レオ ネバダの砂漠で催される巨大イベント「バーニング・マン」に初めて出かけたのが1994年。初期の「バーニング・マン」は設備らしい設備もなく、日没後は一面漆黒の闇となり、自分の居場所さえわからないという有り様です。そこで1997年に参加した際、16個のストロボでこしらえたのが自分用の「灯台」。ソフトウェアと光、空間とをつなぎあわせたのはこれが初めてでしたが、ほんのわずかな情報でこれほどパワフルな装置を生み出せるものなのか、と目から鱗の思いでした。アートではなく、あくまで実用品。しかしNYのスタジオに戻り、アクリルボックスの上にこのミニ灯台を置いたところ、これは「光の彫刻」に他ならないと気づいたのです。すべての始まりはここから。そして今なお変わらず、同じ探求を続けています。
東京という街の本質を、プログラムに
——常に砂漠や広大な荒れ地が背景に感じられる貴方ですが、世界の大都市で数多くの作品を手がけていますね。

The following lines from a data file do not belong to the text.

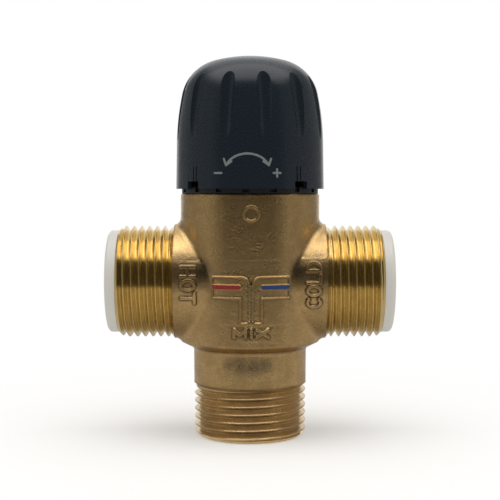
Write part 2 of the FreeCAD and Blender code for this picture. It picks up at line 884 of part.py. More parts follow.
# ---------------------------------------------------------------- check valves
# Each is drawn upright with z = 0 on the brass end face and +Z pointing into the port.
poppet_face_z = (
    cage_seat_depth + poppet_radius - cage_throat_radius - poppet_seal_width + running_gap
)
poppet_back_z = poppet_face_z + poppet_thickness
guide_low_z = cage_length - guide_thickness


def check_cage():
    """White moulded cage: flange on the port's face, seat, O-ring groove, poppet chamber."""
    outer = port_bore_radius - running_gap
    ring_floor = port_bore_radius - 2 * ring_section
    groove_half = ring_section + fit_gap
    cage = turned([
        (cage_mouth_radius, -flange_thickness),
        (flange_radius, -flange_thickness),
        (flange_radius, 0),
        (outer, 0),
        (outer, cage_ring_depth - groove_half),
        (ring_floor, cage_ring_depth - groove_half),
        (ring_floor, cage_ring_depth + groove_half),
        (outer, cage_ring_depth + groove_half),
        (outer, cage_length - cage_end_bevel),
        (outer - cage_end_bevel, cage_length),
        (cage_bore_radius, cage_length),
        (cage_bore_radius, cage_seat_depth + cage_bore_radius - cage_throat_radius),
        (cage_throat_radius, cage_seat_depth),
        (cage_throat_radius, cage_seat_depth - cage_throat_length),
        (cage_mouth_radius, -flange_thickness + cage_mouth_bevel),
    ])

    def on_outer_rim(point):
        at_rim = abs(math.hypot(point.x, point.y) - flange_radius) < 0.01
        return at_rim and abs(point.z + flange_thickness) < 0.01

    return cage.makeFillet(flange_round, edges_where(cage, on_outer_rim))


def check_o_ring():
    """Seal round the cage, which also holds it in the port."""
    return o_ring(port_bore_radius - ring_section, ring_section, cage_ring_depth)


def check_poppet():
    """Disc and stem that the flow pushes inwards."""
    disc_radius = poppet_radius - poppet_seal_width
    shoulder_z = poppet_face_z + poppet_seal_width / 2
    pilot_radius = check_spring_radius - check_wire_radius - running_gap
    pilot_z = poppet_back_z + 2 * check_wire_radius
    stem_end = cage_length + poppet_stem_radius / 3
    return turned([
        (0, poppet_face_z - poppet_nose_height),
        (disc_radius / 2, poppet_face_z - 0.8 * poppet_nose_height),
        (disc_radius - 2 * poppet_seal_width / 3, poppet_face_z),
        (disc_radius, shoulder_z),
        (disc_radius, poppet_back_z),
        (pilot_radius, poppet_back_z),
        (pilot_radius, pilot_z),
        (poppet_stem_radius, pilot_z),
        (poppet_stem_radius, stem_end - poppet_stem_radius / 3),
        (poppet_stem_radius * 2 / 3, stem_end),
        (0, stem_end),
    ])


def check_poppet_seal():
    """Rubber band round the poppet that closes on the cage's cone."""
    inner = poppet_radius - poppet_seal_width
    return turned([
        (inner, poppet_face_z + poppet_seal_width / 2),
        (poppet_radius - poppet_seal_width / 3, poppet_face_z + 2 * poppet_seal_width / 3),
        (poppet_radius, poppet_face_z + poppet_seal_width),
        (poppet_radius, poppet_back_z),
        (inner, poppet_back_z),
    ])


def check_guide():
    """Spider clipped into the cage's inner end, which guides the stem."""
    outer = cage_bore_radius - fit_gap / 2
    rim = ring(outer - guide_rim, outer, guide_low_z, cage_length)
    hub_radius = poppet_stem_radius + guide_hub_wall
    hub = ring(poppet_stem_radius + running_gap, hub_radius, guide_low_z, cage_length)
    spokes = webs(
        hub_radius, outer - guide_rim, guide_web_width,
        guide_low_z, cage_length, guide_web_count,
    )
    return rim.fuse([hub] + spokes)


def check_spring():
    """Light spring that closes the poppet."""
    return coil_spring(
        check_spring_radius, check_wire_radius, poppet_back_z, guide_low_z, check_turns,
    )


def into_port(shape, side):
    """Places a check valve piece in the hot (-1) or cold (+1) port."""
    placed = shape.copy()
    placed.rotate(Vector(0, 0, 0), Vector(0, 1, 0), -90 * side)
    placed.translate(Vector(side * port_half_length, 0, port_axis_z))
    return placed


# ---------------------------------------------------------------- write the pieces
def write(name, shapes):
    """One STEP file for a node, from one solid or several separate ones."""
    shapes = shapes if isinstance(shapes, list) else [shapes]
    solids = [solid for shape in shapes for solid in shape.Solids]
    for solid in solids:
        if not solid.isValid() or solid.Volume <= 0:
            raise ValueError(name + " has a solid that is not sound")
    shape = solids[0] if len(solids) == 1 else Part.makeCompound(solids)
    shape.exportStep(os.path.join("parts", name + ".step"))
    print(name, len(solids), "solid(s)", round(sum(s.Volume for s in solids), 1), "mm3")


def main():
    os.makedirs("parts", exist_ok=True)
    single_pieces = [
        valve_body, bonnet, bonnet_o_ring, adjusting_spindle, spindle_o_rings, spindle_circlip,
        adjusting_nut, nut_circlip, overload_plate, overload_spring, thermostat_capsule,
        thermostat_piston, mixing_spool, spool_o_ring, return_spring, return_spring_seat,
        seat_circlip, knob, index_ring,
    ]
    for piece in single_pieces:
        write(piece.__name__, piece())
    check_pieces = [
        check_cage, check_o_ring, check_poppet, check_poppet_seal, check_guide, check_spring,
    ]
    for piece in check_pieces:
        shape = piece()
        for side, label in ((-1, "hot_"), (1, "cold_")):
            write(label + piece.__name__, into_port(shape, side))


main()
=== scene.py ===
"""Looks of the thermostatic mixing valve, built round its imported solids.

Metres, +Z up along the spindle, -Y to the marked front, the outlet's end face on the floor.
"""

import bpy
import bmesh
import numpy as np
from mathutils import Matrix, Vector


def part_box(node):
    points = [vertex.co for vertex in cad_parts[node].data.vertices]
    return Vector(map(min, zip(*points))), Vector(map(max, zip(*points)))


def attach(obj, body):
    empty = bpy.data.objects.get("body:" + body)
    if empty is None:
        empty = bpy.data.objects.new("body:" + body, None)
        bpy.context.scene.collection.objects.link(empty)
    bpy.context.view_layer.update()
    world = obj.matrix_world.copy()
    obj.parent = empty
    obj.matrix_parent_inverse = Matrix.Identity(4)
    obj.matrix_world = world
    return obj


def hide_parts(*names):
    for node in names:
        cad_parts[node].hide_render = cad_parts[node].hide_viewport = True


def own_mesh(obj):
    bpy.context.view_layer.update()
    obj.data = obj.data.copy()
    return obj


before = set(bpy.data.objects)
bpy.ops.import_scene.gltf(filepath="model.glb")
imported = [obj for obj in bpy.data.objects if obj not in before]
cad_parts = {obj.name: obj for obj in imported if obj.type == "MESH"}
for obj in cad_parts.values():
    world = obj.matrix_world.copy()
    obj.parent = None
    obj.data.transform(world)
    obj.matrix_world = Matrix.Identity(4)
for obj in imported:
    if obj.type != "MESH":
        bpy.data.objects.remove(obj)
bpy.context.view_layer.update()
scene = bpy.context.scene
scene.view_settings.view_transform = "Standard"

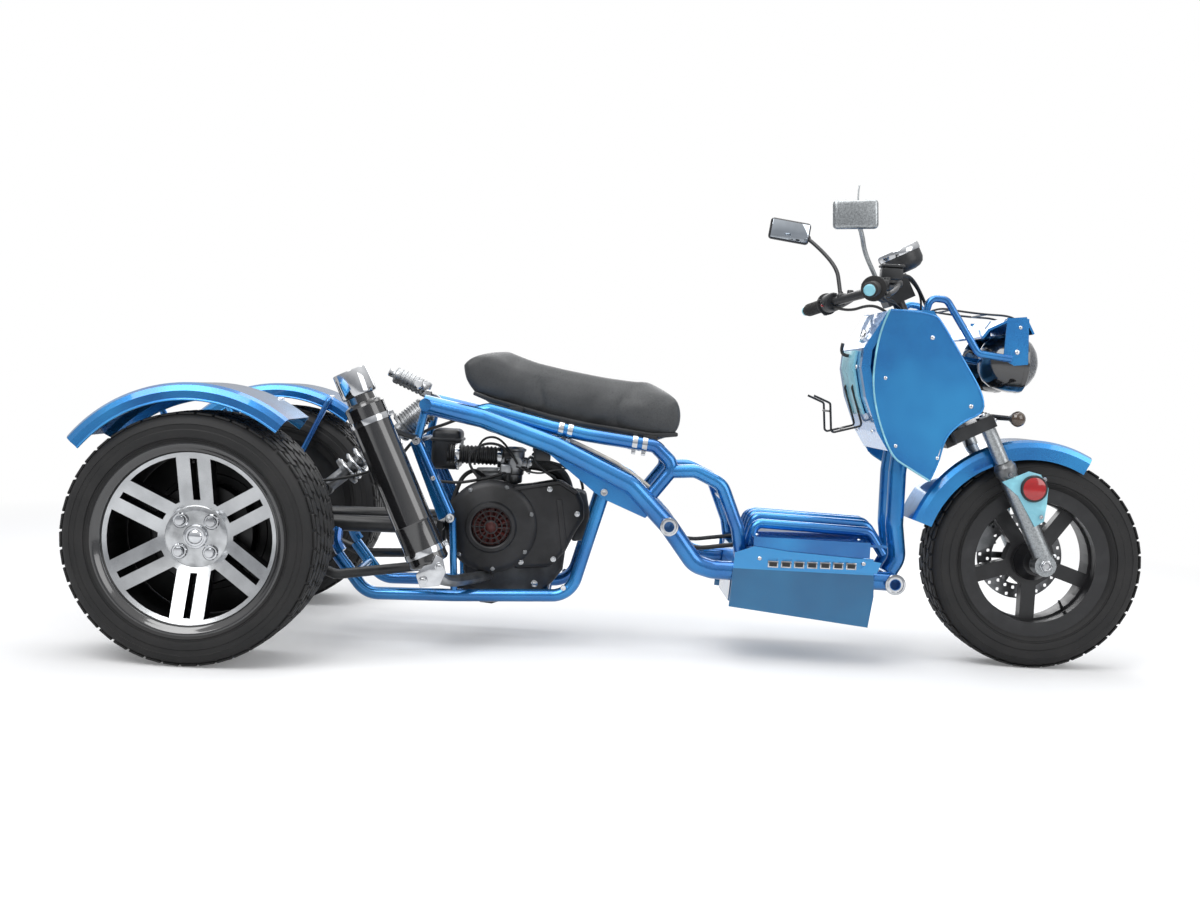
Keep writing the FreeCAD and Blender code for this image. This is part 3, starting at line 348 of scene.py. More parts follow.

レオ アーバンランドスケープ(都市景観)に限りない憧憬を抱いています。生まれて初めて、テキサスの砂漠とは真反対であるNYに来た時、なんと強い磁力をもつ土地なのか!と感激したものです。
——東京という街の感想を教えてください。
レオ NYと違い、東京は人が人間らしく住める「リビング・シティ」。超高層建築もあれば老舗の呉服屋もあったりと、町並みのテクスチャーも豊かです。新旧が共存し、流転し続ける、柔軟な順応性がここにある。しなやかに融和する人と自然、そして自然への畏敬の念は日本の特長ですが、虎ノ門ヒルズの周辺でも子どもが遊び、犬の散歩をする人の姿が目に入ります。未来そしてユートピアを示してくれるステーションタワーは、まさに「タワー」の再定義。今ほど、はるか先の展望をそなえた「ビジョナリー」が求められる時代はありませんが、森ビルのアプローチは、まさにビジョナリーのそれ。《Firmament(Mori)》のプログラムには人と自然とのふるまいも込められています。観る人に、こうした要素を感じ取って頂ければと願います。
サンフランシスコの《The Bay Lights》などもそうですが、私が作る「光の彫刻」は「デジタル・キャンプファイヤー」。知らない人同士が作品を見ながら言葉を交わしたり、観に来た人が次は家族連れでやってきたりと、人と人とをつなぎます。心に何かを呼び覚まし、つい誰かに話したくなるアートなのです。